Johanna Elisabeth is ESFJ in the way that makes that type's pathology most visible: the Fe that needs social approval so urgently it overrides the Si caution that might have protected her real interests, the Si that understands the rules perfectly but cannot prevent the Ne tertiary from generating clever new moves that violate them, and the Ti inferior that never organized her schemes into a coherent long-term strategy. She knew how to play the game; she could not stop playing it even when she had won.

She gave Russia its greatest empress and could not stop herself from throwing away her right to stand beside her.

The Mother's Invisible Contribution

Johanna Elisabeth's historical significance is almost entirely parasitic on her daughter's. Without Catherine the Great, she would be a completely forgotten minor German princess — and even with Catherine, she is remembered primarily as a cautionary illustration of the mother who set everything in motion and then managed to exclude herself from the result. It is a strange form of historical immortality: to matter only because of what you failed to prevent.
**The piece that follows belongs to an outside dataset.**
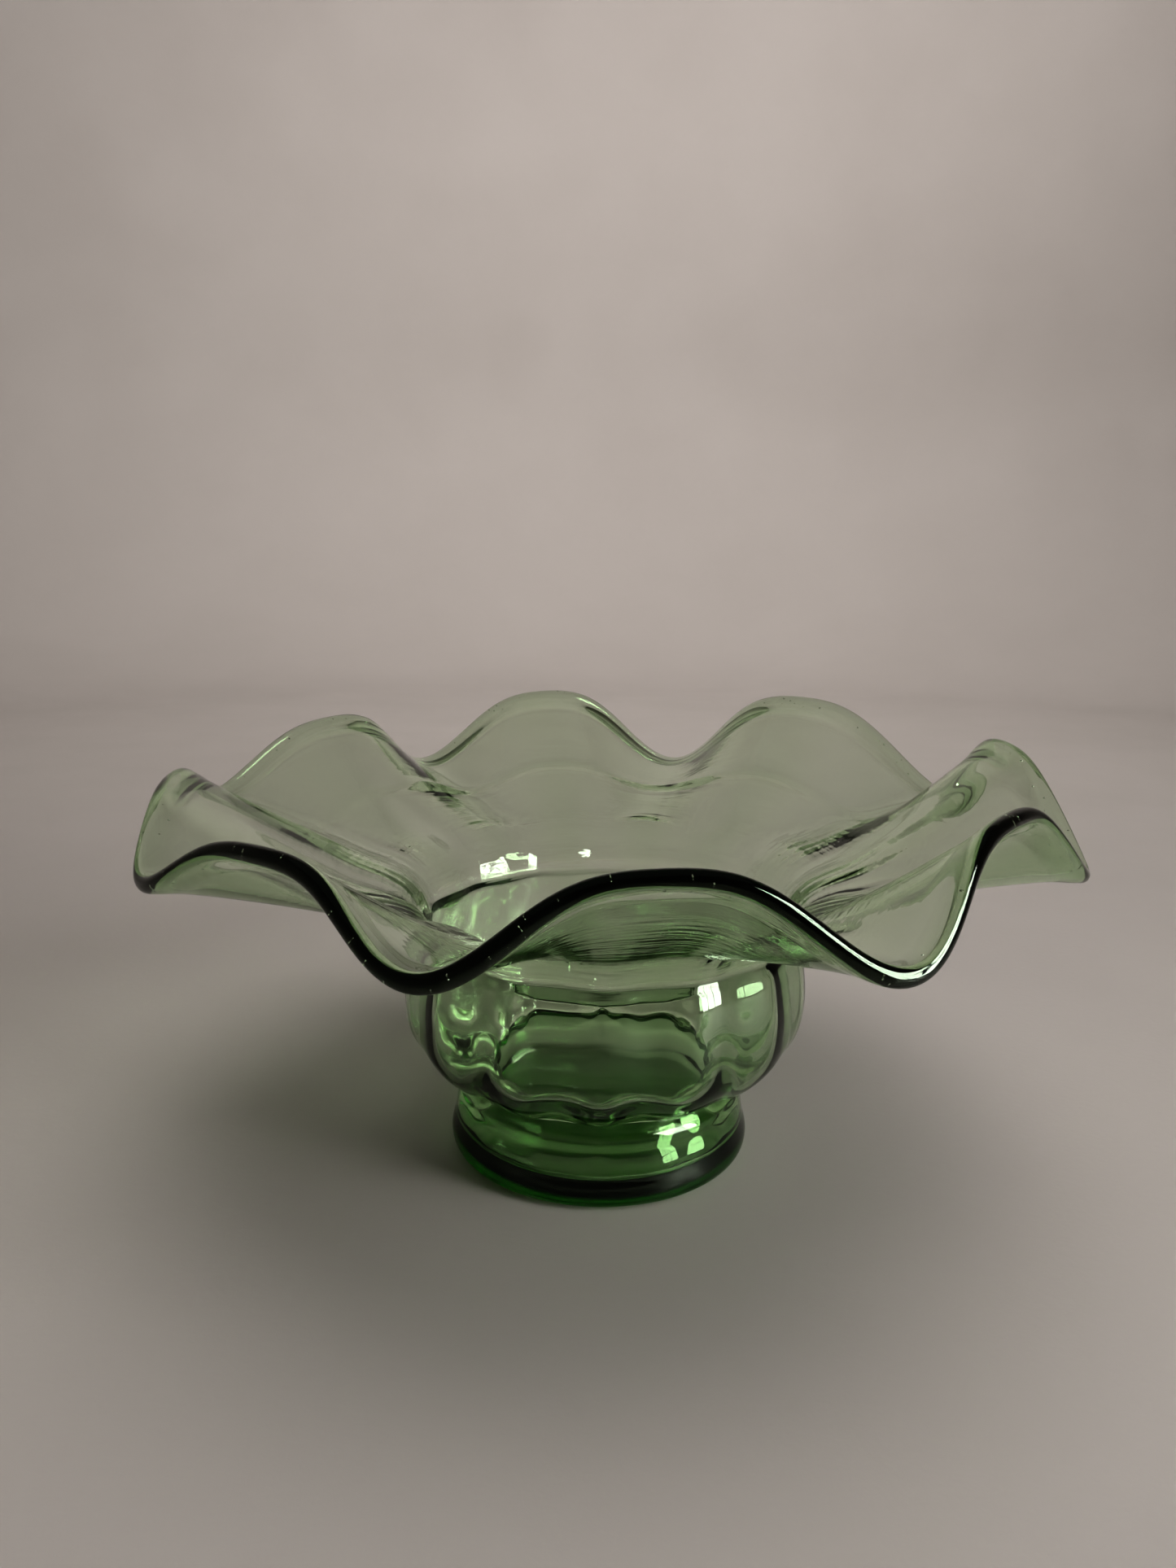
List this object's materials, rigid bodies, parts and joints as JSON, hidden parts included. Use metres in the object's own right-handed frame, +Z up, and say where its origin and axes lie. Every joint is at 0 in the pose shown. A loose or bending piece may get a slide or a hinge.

Yet there is something more to say. Catherine the Great's psychology — her fierce independence, her determination to define herself on her own terms, her wariness of emotional entanglement — was partly formed in reaction to her mother. The woman who would become one of the most self-possessed monarchs in European history learned early that she could not rely on her mother's love to be consistent or unconditional. That lesson made her both harder and more self-reliant than she might otherwise have been. Johanna Elisabeth's failure of maternal warmth was, in a perverse way, part of the making of Catherine.

She died in Paris in 1760, the year before her son-in-law Peter III became tsar and eighteen months before Catherine's coup made her daughter the sole ruler of Russia. She did not live to see the outcome of the project she had set in motion. That, too, is characteristic: the Fe dominant often works hardest for a future she will not be present to inhabit.